All of this raises the question of whether the opposition to military recruitment was authentic, or simply convenient. Would the country's elite universities have taken a stand, and will they again, if more were at stake?
One look at their relationship with an industry widely considered to have defrauded taxpayers of $700 billion would suggest that the answer is a definitive "No." The alliance between Wall Street and the country's most prestigious universities says much about a susceptibility to money and power that is increasingly defining our higher education system.
Given their firm objection to Don't Ask Don't Tell, it's difficult to imagine the same elite, heavily liberal-leaning universities warmly welcoming the oil industry in the wake of the BP oil spill, or the firearm industry in the aftermath of a mass shooting. It seems even more implausible that those hypothetical recruiters would attract hordes of students to their lavish events, partner with faculty, and run a campaign so successful that the industry would win over more graduates than any other.
This, however, is the story when it comes to Wall Street. Campuses have turned a blind eye to the abuses of an industry that precipitated an economic collapse, accepted a taxpayer bailout, and then doled out $18.4 billion in bonuses--the sixth-highest tally on record--as Americans lost jobs and homes. Instead of speaking or acting against this, universities continued opening their doors to bankers, who overrun campus throughout the school year and spare no expense to achieve face-time with as many students as possible, beginning with the freshmen.
In 2010 I graduated from Duke University, a school that never blocked R.O.T.C. but whose relationship with Wall Street is very similar to the schools that did. In 2012, Duke's graduates, like those of Harvard and Columbia, were more likely to accept a job in finance than anywhere else.
The difference in the approaches to Wall Street and R.O.T.C. recruitment can potentially be explained by taking a glance at these schools' donor rolls. Doing so reveals a list that reads like a who's who of Wall Street: Goldman Sachs CEO Lloyd Blankfein (Harvard), former Morgan Stanley CEO John Mack (Duke), former Merrill Lynch CEO John Thain (Yale), private equity giant Henry Kravis (Columbia), and the list goes on and on of financiers who have given millions to their alma maters.

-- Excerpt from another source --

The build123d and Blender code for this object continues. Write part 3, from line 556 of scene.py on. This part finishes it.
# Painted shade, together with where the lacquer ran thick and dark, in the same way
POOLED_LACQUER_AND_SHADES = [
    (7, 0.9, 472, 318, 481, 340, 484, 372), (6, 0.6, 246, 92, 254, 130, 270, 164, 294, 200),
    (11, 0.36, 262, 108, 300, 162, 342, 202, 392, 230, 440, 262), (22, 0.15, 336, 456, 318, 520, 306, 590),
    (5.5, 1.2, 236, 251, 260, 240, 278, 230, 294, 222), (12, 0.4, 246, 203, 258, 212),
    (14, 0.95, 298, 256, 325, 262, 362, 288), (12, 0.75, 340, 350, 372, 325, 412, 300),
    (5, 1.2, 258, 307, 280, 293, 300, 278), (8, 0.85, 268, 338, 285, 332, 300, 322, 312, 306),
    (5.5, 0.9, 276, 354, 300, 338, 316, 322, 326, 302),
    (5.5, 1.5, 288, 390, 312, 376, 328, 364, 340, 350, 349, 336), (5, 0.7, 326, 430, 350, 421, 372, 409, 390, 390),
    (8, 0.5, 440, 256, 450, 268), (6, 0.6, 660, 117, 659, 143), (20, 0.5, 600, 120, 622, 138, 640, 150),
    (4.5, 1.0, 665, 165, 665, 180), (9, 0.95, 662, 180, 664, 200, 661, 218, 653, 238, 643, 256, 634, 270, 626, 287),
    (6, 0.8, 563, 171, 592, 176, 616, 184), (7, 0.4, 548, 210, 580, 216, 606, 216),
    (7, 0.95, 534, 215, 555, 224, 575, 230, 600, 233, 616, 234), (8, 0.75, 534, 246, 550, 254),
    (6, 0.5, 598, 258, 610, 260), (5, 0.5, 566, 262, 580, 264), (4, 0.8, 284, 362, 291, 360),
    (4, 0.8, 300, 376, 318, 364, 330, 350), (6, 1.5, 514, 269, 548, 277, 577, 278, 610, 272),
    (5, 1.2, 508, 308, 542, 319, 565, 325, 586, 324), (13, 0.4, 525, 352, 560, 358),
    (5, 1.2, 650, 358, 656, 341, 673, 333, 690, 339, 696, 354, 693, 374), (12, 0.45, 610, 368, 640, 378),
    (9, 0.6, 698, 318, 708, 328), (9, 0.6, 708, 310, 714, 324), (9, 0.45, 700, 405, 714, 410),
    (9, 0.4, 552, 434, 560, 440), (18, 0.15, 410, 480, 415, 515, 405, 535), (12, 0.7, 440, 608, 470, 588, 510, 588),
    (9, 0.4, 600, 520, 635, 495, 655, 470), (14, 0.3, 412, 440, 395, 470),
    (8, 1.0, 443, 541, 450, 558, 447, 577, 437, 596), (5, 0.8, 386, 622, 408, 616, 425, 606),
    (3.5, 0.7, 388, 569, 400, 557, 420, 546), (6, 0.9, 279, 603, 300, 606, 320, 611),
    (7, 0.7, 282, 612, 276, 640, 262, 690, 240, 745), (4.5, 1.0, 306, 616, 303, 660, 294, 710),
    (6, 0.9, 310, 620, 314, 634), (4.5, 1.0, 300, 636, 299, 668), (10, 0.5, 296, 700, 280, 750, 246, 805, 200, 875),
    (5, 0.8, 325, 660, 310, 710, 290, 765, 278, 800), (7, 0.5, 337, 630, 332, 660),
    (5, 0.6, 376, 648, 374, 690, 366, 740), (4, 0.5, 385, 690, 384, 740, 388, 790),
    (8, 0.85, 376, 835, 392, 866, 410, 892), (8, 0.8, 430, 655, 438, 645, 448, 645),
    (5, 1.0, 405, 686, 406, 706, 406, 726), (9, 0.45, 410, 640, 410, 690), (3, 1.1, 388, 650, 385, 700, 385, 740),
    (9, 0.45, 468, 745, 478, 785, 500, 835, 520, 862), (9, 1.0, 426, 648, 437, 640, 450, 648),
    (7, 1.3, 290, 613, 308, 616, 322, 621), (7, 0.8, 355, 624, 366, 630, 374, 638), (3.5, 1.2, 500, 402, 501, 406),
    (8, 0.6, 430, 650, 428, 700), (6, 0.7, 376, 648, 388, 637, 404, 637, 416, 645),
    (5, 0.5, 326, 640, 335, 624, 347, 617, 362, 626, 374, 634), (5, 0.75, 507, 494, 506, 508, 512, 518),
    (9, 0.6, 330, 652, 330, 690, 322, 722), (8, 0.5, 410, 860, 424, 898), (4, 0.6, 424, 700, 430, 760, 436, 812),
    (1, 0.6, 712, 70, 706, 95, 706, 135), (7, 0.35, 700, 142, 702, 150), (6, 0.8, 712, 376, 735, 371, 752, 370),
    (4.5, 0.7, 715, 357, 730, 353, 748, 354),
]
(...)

Earning dibs on the country's best and brightest doesn't come cheap, and as long as the money keeps pouring in from these donors, it's unlikely a university would do anything to stand in their way.
Five years after the economic collapse, we are still waiting for someone to hold Wall Street accountable, and some colleges are in a position to make an impact by cutting off the banks' talent supply. This move may not drastically affect the way the industry conducts itself, but that reasoning hasn't stopped universities in the past. It is only when taking a stand is both difficult and costly that our institutions of higher learning can prove they are as opposed to unjust and unwarranted behavior as they like for us to believe.